In Brazil, Russia, India and Mexico, we expect growth to collectively
rise to 4% in 2018, slightly above consensus, with modest upside risk from the growth rebound in India. Emerging
markets are catching up to the recovery in developed markets, with
improving fundamentals and greater differentiation among countries. This
recovery is likely to be shallower and slower than others, however, and a
deteriorating external backdrop could weigh on the asset class; EM
potential growth has fallen, and key political events are likely to keep
We expect inflation to stabilize around 4.1%, also above consensus, as most of the decline in EM inflation thus far appears
cyclical rather than structural.
Australia in Focus
Political headlines dominated the domestic news in August: The ruling
Liberal Party replaced Malcolm Turnbull with Scott Morrison as prime
minister following a party room spill. Morrison, the former treasurer under
Turnbull’s leadership, became Australia’s seventh prime minister in 11
years. Despite the change, the current policy agenda is expected to
continue, with a generally more market-friendly tilt than under more
conservative party leadership.
In complete contrast to the volatility in Canberra, Australian central bank
policy rates marked two years without change in August, as the Reserve Bank
of Australia (RBA) chose to keep the cash rate on hold at 1.50%. Over the
month, the RBA used numerous communications to continue to convey a tone of
cautious optimism and the lack of a strong case for near-term adjustment in
policy.
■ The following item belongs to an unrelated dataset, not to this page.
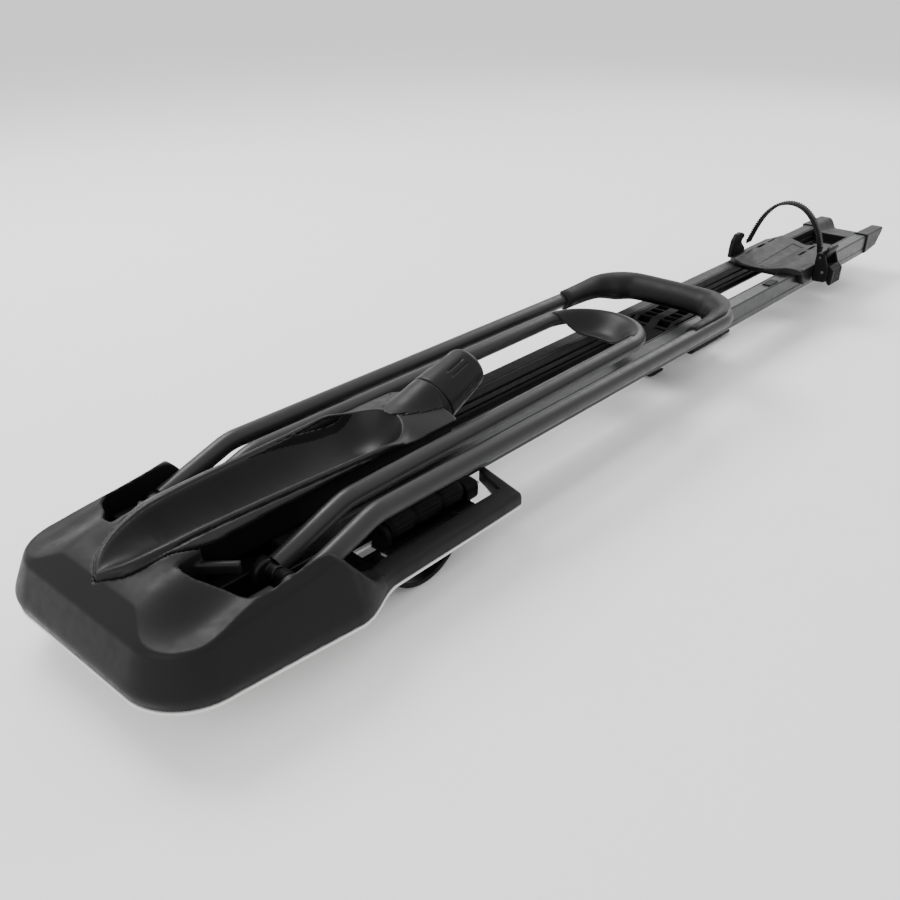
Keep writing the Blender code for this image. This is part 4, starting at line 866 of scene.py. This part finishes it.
def make_pan():
    """Light base pan whose edge shows under the head."""
    half = HALF_OUTLINE
    ring = []
    for index, (x, y) in enumerate(half):
        before, after = half[max(index - 1, 0)], half[min(index + 1, len(half) - 1)]
        run = Vector((after[0] - before[0], after[1] - before[1])).normalized() if index else Vector((1, 0))
        inset = 0.75 * CHIN_UNDERCUT * float(np.interp(y, FADE_SPAN, [1, 0])) - 1.0
        ring.append((x - run.y * inset, y + run.x * inset))
    pan = plate([doubled(ring, 1)], 0, PAN_TOP - 0.3, "Z", 0.5)
    tools = []
    for side in (1, -1):
        window = [(BAY_INNER + 0.5, 240), (BAY_OUTER, 240), (BAY_OUTER, BAY_REAR_Y),
                  (BAY_INNER + 0.5, BAY_REAR_Y + 22)]
        tools.append(plate([[(side * x, y) for x, y in window]], -5, 10, "Z", 0))
    tail = BAY_INNER + 0.5
    tools.append(plate([[(-tail, 418), (tail, 418), (tail, 470), (-tail, 470)]], -5, 10, "Z", 0))
    piece("base_pan_edge", carved(pan, *tools), PAN, "carrier", "base_pan", 40)


# ---------------------------------------------------------------- hoops

def leg_rise(y):
    return float(np.interp(y, [PIVOT_Y, LEG_BEND_Y], [PIVOT_Z, HOOP_Z]))


def leg_path(half_width, end_half, end_y, end_z):
    """Right leg of a hoop, from its open end at the knuckle, round its bend and straight to end_y."""
    start = PIVOT_Y + 5
    return fillet([(half_width, start, leg_rise(start)), (half_width, LEG_BEND_Y, HOOP_Z),
                   (end_half, end_y, end_z)], 60, 14)


def outer_turn(steps):
    corner = OUTER_CORNER_Y + OUTER_CORNER_RADIUS
    turn = []
    for angle in np.linspace(0, math.pi / 2, steps):
        turn.append((OUTER_HALF - OUTER_CORNER_RADIUS * (1 - math.cos(angle)),
                     corner - OUTER_CORNER_RADIUS * (1 - math.sin(angle)), OUTER_END_Z))
    return turn


def outer_hoop_path():
    return doubled(leg_path(OUTER_HALF, OUTER_HALF, OUTER_CORNER_Y - 12, OUTER_END_Z) + outer_turn(24))


def inner_hoop_path():
    leg = leg_path(INNER_HALF, INNER_ARC_HALF, INNER_ARC_Y - 8, INNER_END_Z)
    turn = [(INNER_ARC_HALF * math.cos(a), INNER_ARC_Y + INNER_ARC_HALF * math.sin(a), INNER_END_Z)
            for a in np.linspace(0, math.pi, 56)]
    return leg + turn + [(-x, y, z) for x, y, z in reversed(leg)]


def knuckle_field(centre):
    """Plug at the end of a hoop's leg, bored for the pivot pin, with a round lug beside it."""
    lean = math.atan2(HOOP_Z - PIVOT_Z, LEG_BEND_Y - PIVOT_Y)

    def field(x, y, z):
        along = (y - PIVOT_Y) * math.cos(lean) + (z - PIVOT_Z) * math.sin(lean)
        up = (z - PIVOT_Z) * math.cos(lean) - (y - PIVOT_Y) * math.sin(lean)
        lug = both(np.hypot(along + 5, up + 1) - 13.5, np.abs(x - centre + 4.4) - 4.6, 3.2)
        core = both(np.hypot(along, up) - 7, np.abs(x - centre) - 9.2, 1)
        return without(either(lug, core, 1.5), np.hypot(along, up) - 4.3, 0.5)

    return field


def bracket_field(x, y, z):
    """Base and two round-headed ears that hold the pivot pin."""
    base = box_field(x, y, z, (49, 130, 8.8), (110, 166, 13))
    head = rod(y, z, (PIVOT_Y, PIVOT_Z), 7.5)
    stem = all_of(np.abs(y - PIVOT_Y) - 7.5 - 0.35 * (PIVOT_Z - z), z - PIVOT_Z, 9 - z)
    ears = np.minimum(np.abs(x - 51.2) - 2, np.abs(x - 82.75) - 5.25)
    body = either(base, both(either(head, stem, 1), ears, 0.9), 1.5)
    return without(body, rod(y, z, (PIVOT_Y, PIVOT_Z), 4.4), 0.3)


def make_brackets():
    shape = surface_of(bracket_field, (49, 126, 8.8), (110, 170, 46), 1.0)
    pair("pivot_cradle", shape, UNPOLISHED_AND_PAINTED_SHADE, ("carrier", "carrier"), "pivot_bracket")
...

RBA officials also reiterated that the next policy rate move is
more likely to be up than down; Governor Philip Lowe did note, however,
that the RBA’s inflation forecast is now expected to reach the middle of
its 2%‒3% band in 2020, a small lift from 2%‒2.25%, which would support a
move higher in the policy rate. Late in the month, Westpac raised mortgage
rates, which led some to expect the policy rate would remain on hold for
longer in anticipation of other banks following suit.